The first epicentre of the disease in Italy is thought to have been the Naples-Caserta area (Cristinzio et al., 1973); this hypothesis is confirmed by the fact that, when the disease was detected for the first time at Forte dei Marmi in Tuscany, it had already killed many of the 200 year-old planes lining the Vialone Carlo III, the broad avenue that leads to the Palace of Caserta.

Canker stain did not assume an epidemic pattern until several years later, but then it spread in a dramatic manner through Italian cities, as it had done in North America before. A survey from Forte dei Marmi revealed that in the 20 year period 1972-1991, 90% of all planes there became infected and died. Subsequently the disease spread out from Forte dei Marmi to much of Versilia and to many towns of Tuscany: Massa Carrara, Lucca, Pisa, Livorno and Florence. – source;  Journal of Plant Pathology (1999)

 

Judging by some of the ominous spray painted plane trees once more visible on the Fosso in Barga Vecchia, it would seem that crossing our fingers and hoping just is not enough to stop the fungus which has already killed most of the plane trees in Forte dei Marmi before moving onto and decimating many of the famous trees on the walls of Lucca during the 80’s and early 90’s before gradually gradually moving up the valley.
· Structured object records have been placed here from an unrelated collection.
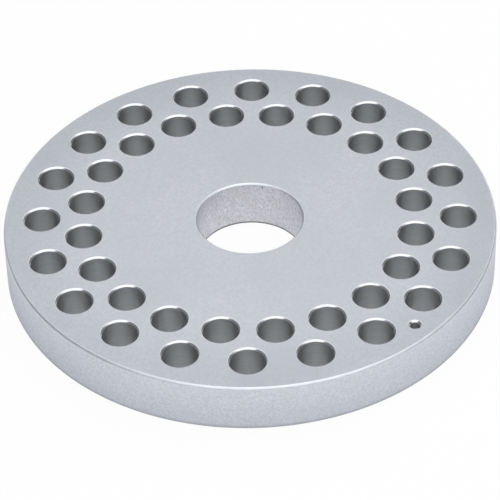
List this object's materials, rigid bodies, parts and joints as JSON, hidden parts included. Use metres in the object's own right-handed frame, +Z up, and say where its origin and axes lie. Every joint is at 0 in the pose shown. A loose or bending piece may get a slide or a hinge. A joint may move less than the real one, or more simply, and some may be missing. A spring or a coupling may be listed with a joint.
{
  "type": "heat block insert",
  "caption": "Flat round aluminium insert with two staggered rings of flat-bottomed wells for small vials, a wide bore through its middle and a small probe hole near its rim.",
  "frame": {"origin": "middle of the underside, on the axis of the centre bore", "axes": "+Z up along the bore's axis, out of the wells; +Y through the middle of an outer well"},
  "size_m": [0.1778, 0.1778, 0.0191],
  "materials": {
    "blasted_aluminium": "bead-blasted, with bright cut chamfers and drilled wells"
  },
  "bodies": {
    "root": {"heat_block": "blasted_aluminium"}
  },
  "joints": []
}
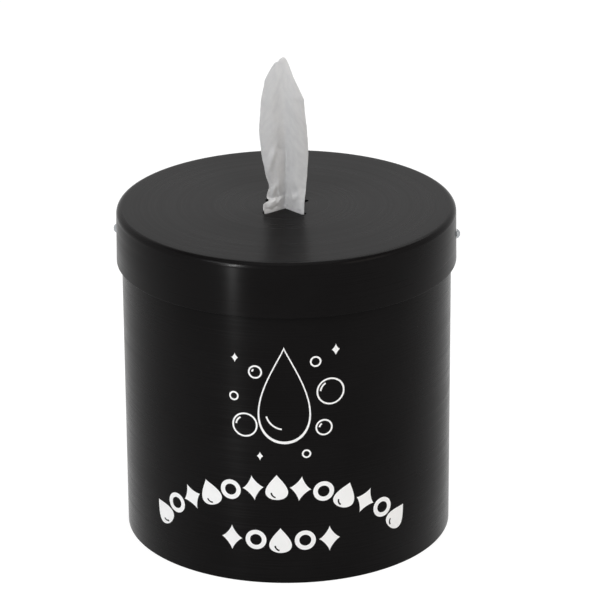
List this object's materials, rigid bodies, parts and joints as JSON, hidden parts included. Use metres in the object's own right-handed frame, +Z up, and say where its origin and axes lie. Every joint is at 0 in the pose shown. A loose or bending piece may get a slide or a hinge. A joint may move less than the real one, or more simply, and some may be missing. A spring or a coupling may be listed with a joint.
{
  "type": "wall-mounted wipe dispenser",
  "caption": "Round steel can with a lift-off lid whose cross slit feeds wipes from a centre-pull roll inside, with a hat-section bracket for hanging it on a wall.",
  "frame": {"origin": "middle of the can's flat underside, on the drum's axis", "axes": "+Z up along the drum's axis, +Y towards the wall, the printed front faces -Y, and the lid's two screws lie on the X axis"},
  "size_m": [0.259, 0.2663, 0.3698],
  "materials": {
    "black_paint": "satin black enamel on sheet steel",
    "bracket_paint": "matt black powder coat",
    "stainless_steel": "bright stainless steel screws",
    "zinc_plate": "zinc-plated steel fasteners",
    "wipe_fabric": "soft white nonwoven, slightly moist",
    "white_print": "opaque white screen print"
  },
  "bodies": {
    "can": {"drum_shell": "black_paint", "base_pan": "black_paint", "wipe_roll": "wipe_fabric", "wall_bracket": "bracket_paint", "bracket_bolt_upper": "zinc_plate", "bracket_bolt_lower": "zinc_plate", "inner_washer_upper": "zinc_plate", "inner_washer_lower": "zinc_plate", "outer_washer_upper": "zinc_plate", "outer_washer_lower": "zinc_plate", "bracket_nut_upper": "zinc_plate", "bracket_nut_lower": "zinc_plate"},
    "lid": {"lid": "black_paint", "lid_nut_left": "zinc_plate", "lid_nut_right": "zinc_plate"},
    "lid_screw_left": {"lid_screw_left": "stainless_steel"},
    "lid_screw_right": {"lid_screw_right": "stainless_steel"},
    "wipe": {"pulled_wipe": "wipe_fabric"}
  },
  "joints": [
    {"name": "lid_lift", "type": "slide", "parent": "can", "child": "lid", "axis": [0, 0, 1], "range_m": [0, 0.12]},
    {"name": "wipe_pull", "type": "slide", "parent": "lid", "child": "wipe", "axis": [0, 0, 1], "range_m": [0, 0.1]},
    {"name": "lid_screw_left_turn_out", "type": "slide", "parent": "lid", "child": "lid_screw_left", "axis": [-1, 0, 0], "range_m": [0, 0.0012]},
    {"name": "lid_screw_right_turn_out", "type": "slide", "parent": "lid", "child": "lid_screw_right", "axis": [1, 0, 0], "range_m": [0, 0.0012]}
  ]
}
Ceratocystis fimbriata è l’agente della malattia denominata “cancro colorato”, che provoca la morte dei platani. E’ un parassita fungino da ferita, la cui pericolosità è correlata non solo alla sua aggressività, alle sue diversificate capacità di diffusione e alla suscettibilità della specie, ma anche, e soprattutto, alle notevoli difficoltà nel controllo, specialmente in ambito urbano.

l vettore principale della malattia è costituito dalla non corretta esecuzione delle operazioni di potatura. Nei confronti di questo patogeno è in vigore un decreto di lotta obbligatoria, che prescrive controlli ed interventi da attuare per la salvaguardia del patrimonio vegetale.

Le piante colpite da Ceratocystis fimbriata devono essere prontamente abbattute per legge. In Toscana lo dispone l’ARPAT.

Non esiste alcuna cura a quanto pare, ma l’eliminazione degli alberi infetti è comunque un´arma a doppio taglio: se da un lato si cerca di eliminare la sorgente di inoculo, dall´altro le operazioni di abbattimento producono enormi quantità di segatura e di frammenti di legno infetti, che sono una delle principali fonti di diffusione della malattia.

I platani devono essere abbattuti con tutte le precauzioni possibili, raccogliendo la segatura prodotta e distruggendola insieme al restante materiale infetto.